In 1942 he joined the Home Guard. He had wanted to enter the RAF but was refused on the grounds of his essential war work. And so this was the next best thing. Training sessions were three days a week and he gained a stripe for the rank of Lance Corporal. Various anecdotes from this time and later related by him are remembered within his family. There was the occasion when the squad were marching along and somehow or other their superior disappeared into a deep ditch. With commendable miliary discipline - and no doubt much ill-concealed laughter - the column proceeded smartly on its way without the slightest break in step, leaving the unfortunate officer the task of clambering unaided out of his predicament and running to catch up with his men.
During 1942 there was a move towards the deployent of many Home Guards on anti-aircraft defence duties. Whilst some of the batteries were equipped with traditional guns many were the new "Z" Batteries using the secret rocket weapon known as the UP (Unrotating Projectile), a 6ft long 3" tube designed to be fired in salvoes and create a barrage of fire and explosion at a pre-determined height of up to 19,000 ft. A number of Birmingham A-A batteries were equipped with this fearsome weapon.
(Excellent first-hand descriptions of this device and how typical HG batteries operated can be found
here and
here - you will leave this site in each case).
And so Harold found himself in due course abandoning traditional Home Guard activities and instead manning an anti-aircraft rocket battery on
Billesley Common - known as
107th Warwickshire Battery. His stamped attendance card suggests that this part of his service might have dated from December 1943 although it may well have been earlier.
Ever resourceful and inventive - he had a long history of proposing innovative solutions to problems in his day job - he found a way of recording information and settings which were difficult otherwise to see in the dark when the rockets were being fired; this involved a system of chalk markings on the floor.
The traditional Home Guard equipment of rifle and bayonet became a liability in the cramped conditions of a gun battery and its living quarters. After an officer was nearly stabbed in the throat the bayonets were removed from the men, rapidly followed by the rifles - there was no ammunition issue in any case! In order to defend the battery against enemy incursion they were each issued with a wooden staff. The effectiveness of these weapons against the might of the German Army was fortunately never put to the test but they found their true purpose - to serve as fuel on cold winter nights.
Just as he had done several years ago at Farrers, Harold Lucas became deeply involved in the establishment and operation of a welfare fund for members of his unit, apparently
No. 1 Relief of the 107th Warwickshire Home Guard Battery. Such funds were established in many H.G. units, aimed at funding recreational activities like social events, sometimes children's Christmas parties and gifts, creature comforts to Home Guard members, and the occasional relief of personal difficulties - in other words a system of supporting the members and families of a unit and generally brightening up the fairly grim life of the times. The one for Harold's group was formally entitled 223 (107 WARKS.) H.G. No. 1 WELFARE FUND. Its President was Capt.

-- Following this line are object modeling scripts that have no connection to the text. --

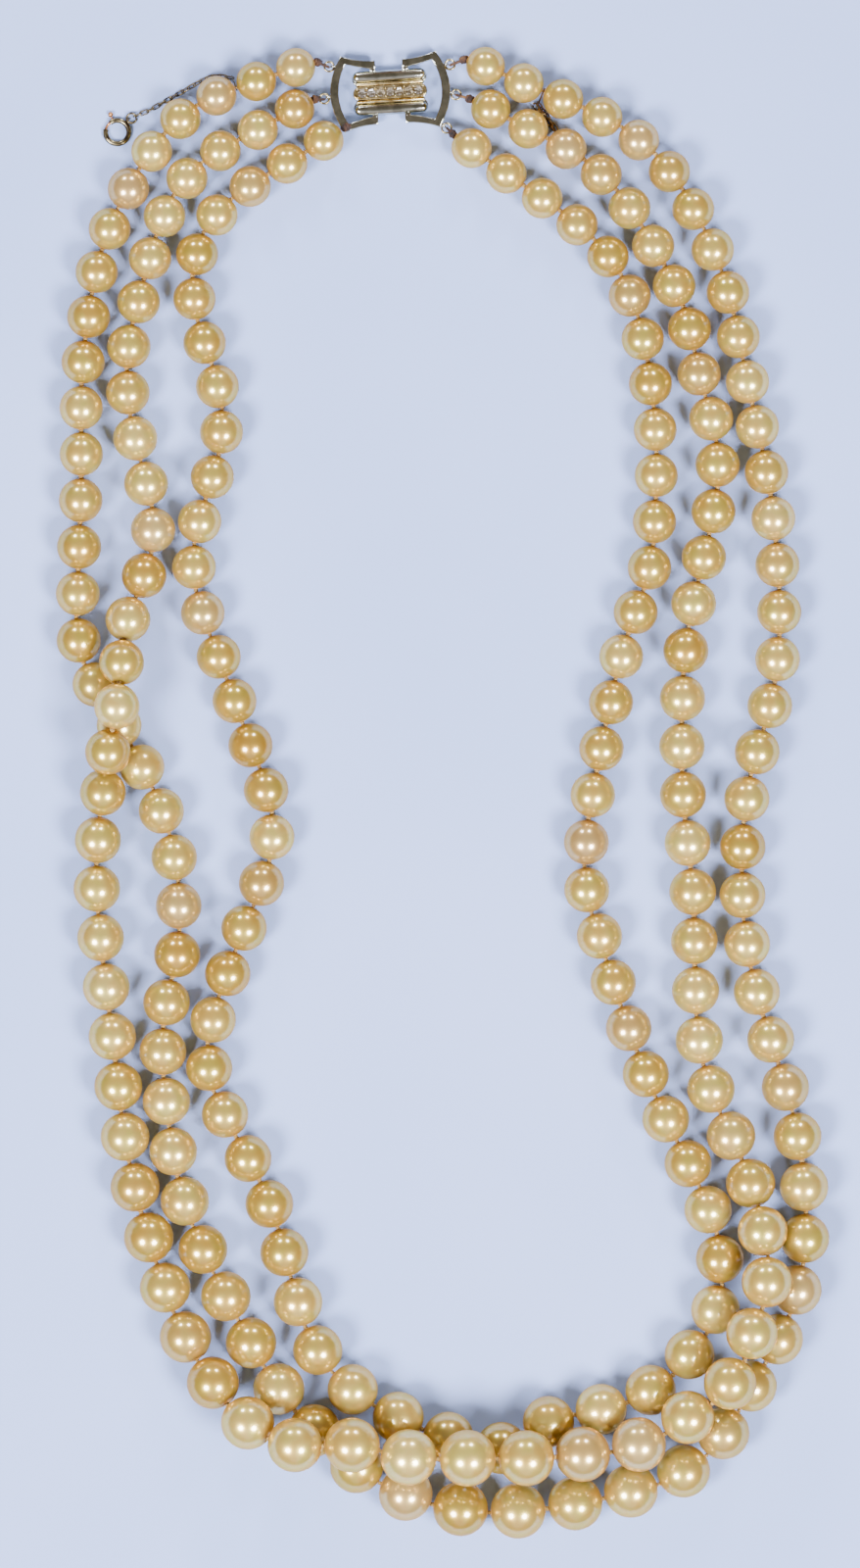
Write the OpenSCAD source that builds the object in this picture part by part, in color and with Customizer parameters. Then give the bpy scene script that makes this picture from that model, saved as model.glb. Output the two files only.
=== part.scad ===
// Three strands of graduated pearls on a white and yellow gold clasp, lying flat.
// All sizes are in millimetres. The loop lies on z = 0 with the clasp at +Y.

/* [Pearls] */
// Number of pearls on the outer strand
outer_count = 73; // [61:2:85]
// Number of pearls on the middle strand
middle_count = 69; // [57:2:81]
// Number of pearls on the inner strand
inner_count = 65; // [53:2:77]
// Diameter of the outer strand's largest pearl
outer_mid_d = 8.9; // [8:0.1:10]
// Diameter of the middle strand's largest pearl
middle_mid_d = 9.1; // [8:0.1:10]
// Diameter of the inner strand's largest pearl
inner_mid_d = 8.4; // [7.6:0.1:9.4]
// Diameter of the outer strand's end pearls
outer_end_d = 6.3; // [5.6:0.1:7]
// Diameter of the middle strand's end pearls
middle_end_d = 6.4; // [5.6:0.1:7]
// Diameter of the inner strand's end pearls
inner_end_d = 6.5; // [5.6:0.1:7]
// Diameter of the hole drilled through each pearl
drill_d = 0.9; // [0.8:0.05:1.2]
// Space between two pearls, filled by a knot
knot_gap = 0.3; // [0.25:0.05:0.6]

/* [Silk] */
// Diameter of the silk that the pearls are strung on
silk_d = 0.5; // [0.3:0.05:0.6]
// Diameter of the knots between the pearls
knot_d = 1; // [0.8:0.05:1.1]
// Diameter of the knots at the clasp
end_knot_d = 0.8; // [0.7:0.05:1]
// Length of silk between a jump ring and the first pearl
end_silk = 1.4; // [1:0.1:3]

/* [Clasp] */
// Turn of the clasp on the surface, in degrees
clasp_turn = 3.4; // [-10:0.1:10]
// Height of the clasp's underside above the surface
clasp_lift = 0.3; // [0.2:0.05:1]
// Height of the end pieces from corner to corner
frame_w = 12.2; // [11.4:0.1:15]
// Distance from the barrel's end to the middle of an end piece
frame_reach = 3.65; // [3.2:0.05:6]
// Width of the end pieces' band
band_w = 1.35; // [1.1:0.05:1.6]
// Thickness of the end pieces
band_t = 1.4; // [1.2:0.05:1.8]
// Outward bow of an end piece's long side
frame_bow = 2; // [1.2:0.1:2.6]
// Space between the arms of the two end pieces
arm_gap = 4.3; // [2:0.1:6]
// Length of the feet that hold the arms to the barrel
foot_l = 0.9; // [0.6:0.05:1.2]
// Width of each of the barrel's three lobes
lobe_w = 2.4; // [2.3:0.05:2.6]
// Height of the barrel's base under its wires and stones
base_t = 1.2; // [1:0.05:1.6]
// Diameter of the two polished outer wires
rod_d = 1.5; // [1.2:0.05:1.6]
// Diameter of the two yellow gold wires
strip_d = 0.8; // [0.6:0.05:0.9]
// Width of the raised channel that holds the stones
channel_w = 2; // [1.9:0.05:2.2]
// Height of the channel above the base
channel_h = 1.1; // [0.9:0.05:1.6]
// Solid end of the channel beyond the row of stones
channel_end = 0.7; // [0.5:0.05:1.5]
// Diameter of a stone across its girdle
stone_d = 1.4; // [1.1:0.05:1.5]
// Space between two stones
stone_gap = 0.1; // [0.1:0.02:0.3]

/* [Rings] */
// Outer diameter of the eyelets soldered to the end pieces
eyelet_d = 1.1; // [1:0.05:1.4]
// Wire of the eyelets
eyelet_wire = 0.26; // [0.2:0.02:0.3]
// Outer diameter of the jump rings
jump_d = 1.6; // [1.5:0.05:2.2]
// Wire of the jump rings
jump_wire = 0.24; // [0.18:0.02:0.28]

/* [Safety chain] */
// Distance from link to link
link_pitch = 1.1; // [0.9:0.02:1.2]
// Wire of the links
link_wire = 0.2; // [0.16:0.02:0.22]
// Outer length of a link
link_l = 1.7; // [1.6:0.05:1.85]
// Outer width of a link
link_w = 0.9; // [0.8:0.05:1.1]
// Outer length of the long link that goes round the silk
loop_l = 3.9; // [3.75:0.05:4.4]
// Outer width of the long link
loop_w = 1.3; // [1.2:0.05:1.6]

/* [Bolt ring] */
// Outer diameter of the bolt ring
bolt_ring_d = 4.6; // [4:0.1:6]
// Diameter of its tube
tube_d = 0.86; // [0.8:0.02:1]
// Wall of the tube
tube_wall = 0.11; // [0.08:0.01:0.14]
// Diameter of the sliding wire inside
bolt_d = 0.42; // [0.3:0.02:0.46]
// Opening of the ring that the wire closes, in degrees
mouth_angle = 40; // [30:1:50]
// Diameter of the thumb piece
thumb_d = 0.84; // [0.7:0.02:0.86]
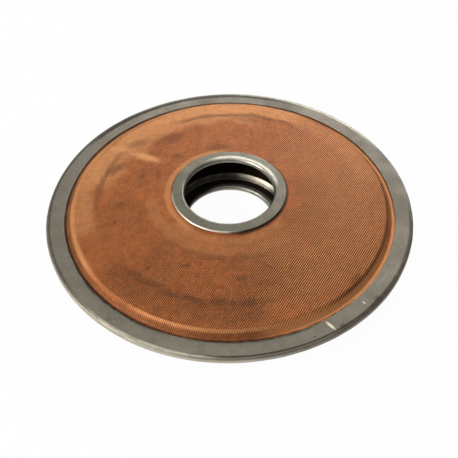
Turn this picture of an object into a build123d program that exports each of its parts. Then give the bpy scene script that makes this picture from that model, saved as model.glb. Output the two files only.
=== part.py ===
from build123d import *
import math
import os

# Oil strainer disc. Two dished screens of wire cloth, each laid over a slotted
# support plate, are crimped together by a folded rim and held at the bore by two folded
# hub rings. Z is the bore axis, and z = 0 is the plane where the two halves meet.
# All sizes are in millimetres.

# Sheet thicknesses of the crimped stack
rim_sheet = 0.5
hub_sheet = 0.8
cloth = 0.4
support = 0.4

# Rim, a strip folded round the hems of both halves
rim_outer_d = 150.0
rim_leg = 7.35
rim_fold_r = 0.95

# Hub rings, folded round the inner edge of each half
bore_d = 36.5
hub_height = 18.8
flange_d = 46.8
mouth_r = 1.0
fold_r = 1.0

# Collar that each hub ring turns in towards the other, flared at its edge
collar_inset = 0.2
collar_height = 2.2
collar_flare = 2.0
collar_bend_r = 0.4

# Dish of the wire cloth
cone_start = 0.4
foot_inset = 0.95
band_run = 2.5
shoulder_rise = 3.1
shoulder_bend_r = 1.9
foot_bend_r = 0.7

# Support plate under the cloth, and its radial drain slots
support_gap = 0.2
slot_count = 9
slot_width = 8.0
slot_hub_margin = 10.6
slot_shoulder_margin = 10.2

# Radii and heights that follow from the sizes above
rim_outer_r = rim_outer_d / 2
rim_inner_r = rim_outer_r - rim_leg
rim_half = support + cloth + rim_sheet
hem_r = rim_outer_r - rim_fold_r
bore_r = bore_d / 2
flange_r = flange_d / 2
collar_r = flange_r - collar_inset
hub_face = hub_height / 2
stack_inner_r = bore_r + mouth_r
leg_face = hub_face - hub_sheet - cloth - support - hub_sheet
foot_r = rim_inner_r - foot_inset
shoulder_r = foot_r - band_run
hem_face = rim_half - rim_sheet
cloth_hub_face = hub_face - hub_sheet


def offset_corners(path, distance):
    """Corners of the line that runs parallel to path, distance to its right."""
    normals = []
    for (r0, z0), (r1, z1) in zip(path, path[1:]):
        length = math.hypot(r1 - r0, z1 - z0)
        normals.append(((z1 - z0) / length, (r0 - r1) / length))
    corners = []
    for (r, z), before, after in zip(path, normals[:1] + normals, normals + normals[-1:]):
        mitre = distance / (1 + before[0] * after[0] + before[1] * after[1])
        corners.append((r + mitre * (before[0] + after[0]), z + mitre * (before[1] + after[1])))
    return corners


def bent_sheet(path, thickness, bends):
    """Ring of bent sheet, turned about the bore axis.

    path holds the corners (r, z) of one face, with the sheet on its right. bends holds
    that face's radius at each bend, 0 for a crease, and the other face follows it one
    thickness away.
    """
    far_bends = []
    for radius, a, b, c in zip(bends, path, path[1:], path[2:]):
        turn = (b[0] - a[0]) * (c[1] - b[1]) - (b[1] - a[1]) * (c[0] - b[0])
        far_bends.append(radius + thickness if turn > 0 else max(radius - thickness, 0.0))
    outline = path + offset_corners(path, thickness)[::-1]
    radii = [0, *bends, 0, 0, *far_bends[::-1], 0]
    section = make_face(FilletPolyline(*outline, radius=radii, close=True))
    return revolve(Plane.XZ * section, Axis.Z, 360)


def cloth_path():
    """Outer face of the cloth, from the hub fold over the shoulder to the rim fold."""
    return [
        (stack_inner_r, cloth_hub_face),
        (flange_r + cone_start, cloth_hub_face),
        (shoulder_r, hem_face + shoulder_rise),
        (foot_r, hem_face),
        (hem_r, hem_face),
    ]


def support_path():
    """Outer face of the support plate. It meets the cloth where both are clamped."""
    inner, cone, shoulder, foot, hem = offset_corners(cloth_path(), cloth)
    lowered_shoulder = (shoulder[0] - support_gap, shoulder[1] - support_gap)
    drawn_in_foot = (foot[0] - support_gap, foot[1])
    return [inner, cone, lowered_shoulder, drawn_in_foot, hem]


def make_screen():
    """Upper disc of wire cloth."""
    return bent_sheet(cloth_path(), cloth, [0, shoulder_bend_r, foot_bend_r])


def make_slots():
    """Cutters for the drain slots, each along its own radius."""
    start_r = flange_r + slot_hub_margin
    end_r = shoulder_r - slot_shoulder_margin
    outline = Pos((start_r + end_r) / 2, 0) * SlotOverall(end_r - start_r, slot_width)
    cutter = extrude(outline, hub_face)
    return [Rot(0, 0, 360 * i / slot_count) * cutter for i in range(slot_count)]


def make_support_plate():
    """Upper slotted plate, dished to follow the cloth from below."""
    bends = [0, shoulder_bend_r - cloth, foot_bend_r + cloth]
    return bent_sheet(support_path(), support, bends) - make_slots()


def make_hub_ring():
    """Upper hub ring: flange over the cloth, bore wall, return leg and flared collar."""
    path = [
        (collar_r + collar_flare, leg_face - collar_height),
        (collar_r, leg_face),
        (bore_r, leg_face),
        (bore_r, hub_face),
        (flange_r, hub_face),
    ]
    return bent_sheet(path, hub_sheet, [collar_bend_r, fold_r, mouth_r])


def make_rim():
    """Rim channel, open towards the bore."""
    path = [
        (rim_inner_r, rim_half),
        (rim_outer_r, rim_half),
        (rim_outer_r, -rim_half),
        (rim_inner_r, -rim_half),
    ]
    return bent_sheet(path, rim_sheet, [rim_fold_r, rim_fold_r])


os.makedirs("parts", exist_ok=True)

halves = {
    "screen": make_screen(),
    "support_plate": make_support_plate(),
    "hub_ring": make_hub_ring(),
}
export_step(make_rim(), "parts/outer_rim.step")
for piece, upper in halves.items():
    export_step(upper, f"parts/upper_{piece}.step")
    export_step(mirror(upper, about=Plane.XY), f"parts/lower_{piece}.step")
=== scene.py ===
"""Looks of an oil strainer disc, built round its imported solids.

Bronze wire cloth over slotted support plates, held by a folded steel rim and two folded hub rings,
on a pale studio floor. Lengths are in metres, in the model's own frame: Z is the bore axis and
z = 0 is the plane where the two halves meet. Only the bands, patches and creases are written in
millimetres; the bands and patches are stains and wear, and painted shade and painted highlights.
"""

import logging
import math
from collections.abc import Sequence
from dataclasses import dataclass, field
from enum import Enum
from functools import cached_property

import bpy
import numpy as np
from bpy.types import Material, Node, NodeSocket, NodeTree, Object
from mathutils import Matrix, Vector, noise


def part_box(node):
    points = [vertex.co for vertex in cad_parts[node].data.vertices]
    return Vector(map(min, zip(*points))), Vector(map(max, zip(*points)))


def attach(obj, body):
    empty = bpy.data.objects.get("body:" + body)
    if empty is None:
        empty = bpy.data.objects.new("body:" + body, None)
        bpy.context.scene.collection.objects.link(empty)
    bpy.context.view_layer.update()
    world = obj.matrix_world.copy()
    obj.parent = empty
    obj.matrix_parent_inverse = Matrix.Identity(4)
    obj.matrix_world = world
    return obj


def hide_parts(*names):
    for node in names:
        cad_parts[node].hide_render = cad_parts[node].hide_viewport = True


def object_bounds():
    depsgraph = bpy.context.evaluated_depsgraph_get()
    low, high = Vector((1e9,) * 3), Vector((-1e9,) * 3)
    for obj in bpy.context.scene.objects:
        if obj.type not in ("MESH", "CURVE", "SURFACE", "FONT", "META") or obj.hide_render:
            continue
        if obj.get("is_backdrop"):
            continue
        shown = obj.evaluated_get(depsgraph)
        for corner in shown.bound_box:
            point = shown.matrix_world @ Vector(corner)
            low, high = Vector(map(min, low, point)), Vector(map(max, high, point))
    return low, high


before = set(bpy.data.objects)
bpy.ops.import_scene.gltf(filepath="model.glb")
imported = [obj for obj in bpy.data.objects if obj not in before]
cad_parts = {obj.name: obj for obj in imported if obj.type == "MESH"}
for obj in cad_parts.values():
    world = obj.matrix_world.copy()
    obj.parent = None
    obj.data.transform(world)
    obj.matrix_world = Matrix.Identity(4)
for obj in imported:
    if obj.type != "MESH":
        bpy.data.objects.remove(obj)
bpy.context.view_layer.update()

LOG = logging.getLogger("oil_strainer")
MM = 0.001

Point = tuple[float, float]
Colour = tuple[float, float, float, float]
Feed = NodeSocket | float | Sequence[float]
Sockets = bpy.types.bpy_prop_collection


class Side(Enum):
    """The two mirrored halves of the disc, each with the sign of its Z."""

    UPPER = 1
    LOWER = -1

    @property
    def word(self) -> str:
        """The half's name, as the nodes have it."""
        return self.name.lower()


class Tone(Enum):
    """What a mark does to the surface under it."""

    DARK = "dark"
    LIGHT = "light"
    # Near-black: painted shade in gaps and folds, and dirt in pits.
    GAP_SHADE_AND_PIT = "gap_shade_and_pit"


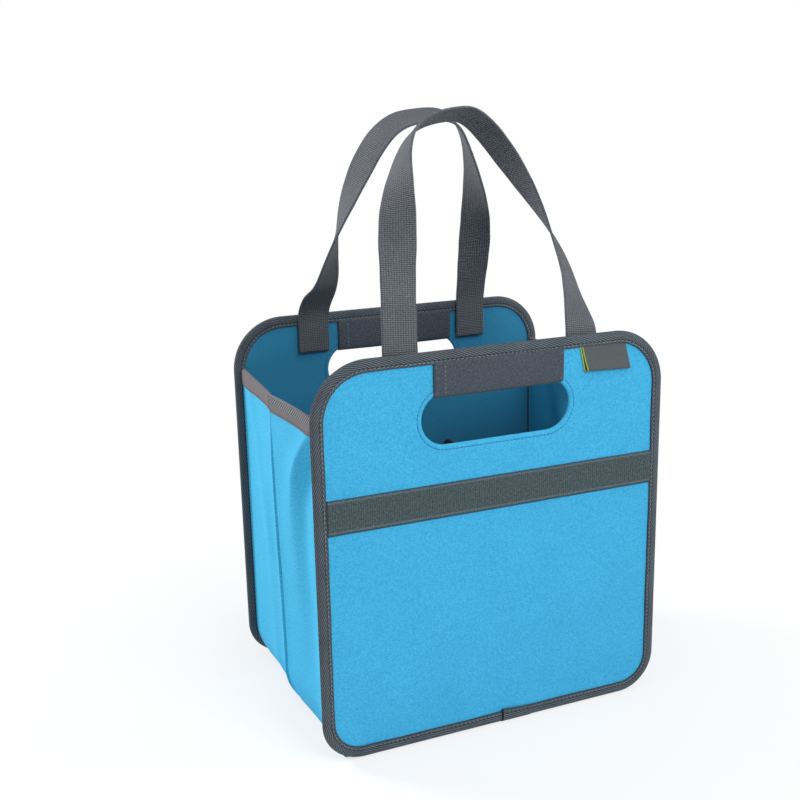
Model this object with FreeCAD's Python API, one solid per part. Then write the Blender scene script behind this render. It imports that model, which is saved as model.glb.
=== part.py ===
import FreeCAD, Part
import math
import os
from FreeCAD import Vector

# Six-bottle carrier bag of stiff fabric panels, in millimetres.
# X runs across the front, Y from front to back, Z up from the floor.
# The origin is on the floor, under the middle of the bag.

# Panels and the ribbon round them
panel_width = 265.0
panel_height = 278.0
bag_depth = 183.0
top_corner_radius = 39.5
bottom_corner_radius = 29.0
panel_thick = 3.0
ribbon_thick = 0.9
ribbon_face = 8.5
ribbon_bevel = 1.3
lap_start = 2.7
lap_length = 24.0
lap_thick = 0.5
seat_gap = 0.2

# Hand hole and the sleeve round its grip
hole_width = 112.0
hole_height = 36.0
hole_below_top = 28.0
hole_edge_bevel = 0.7
sleeve_width = 97.5
sleeve_offset = 1.5
sleeve_thick = 1.3
sleeve_hang = 3.5
sleeve_round = 2.4

# Elastic band and edge label
band_width = 24.3
band_below_hole = 26.2
band_thick = 1.2
band_round = 0.5
label_width = 37.0
label_drop = 16.5
label_from_side = 48.0
label_sheet = 0.5
label_loop = 1.4

# Side walls: fabric gussets with a soft crease down the middle
gusset_thick = 1.6
gusset_below_top = 38.0
gusset_low = 3.0
gusset_inset = 6.0
tuck_height = 30.0
tuck_inset = 11.0
tuck_steps = 4
crease_bulge_low = 1.5
crease_bulge_high = 4.3
half_dip = 1.6
hem_height = 12.0
hem_thick = 0.8
crease_sag = 2.0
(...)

P.L. Field, Chairman 2/Lt. N.H. Ettritch, Treasurer Pte.
Swan, Secretary Harold Lucas and other Committee members Sgt. Cook, Pte. Walker and Pte.
Beach. These are its rules:
Stand down finally came in December 1944. The service given by Harold and his comrades was acknowledged individually by his Sovereign, King George VIth.
After the war Harold Lucas continued to work at Farrers until his retirement in 1978. He received then a glowing tribute from his boss: "It is men like Harold who are the backbone of the once proud British nation and I feel honoured to have known him for so long". Up until his death in January 2004 at the age of ninety he continued to remember his service to King and Country; and to recount his experiences to his family, quietly as was his style, but also with amusement and, we hope, not a little justifiable pride.
Let this page stand as a minor tribute to L./Cpl. Harold Lucas, his comrades at Billesley Common and all those Birmingham Home Guards working long hours in the city's engineering factories who, somehow or other, found the time and energy to defend their nation and community at night and at weekends for years on end.
May their dedication and sacrifice never be forgotten.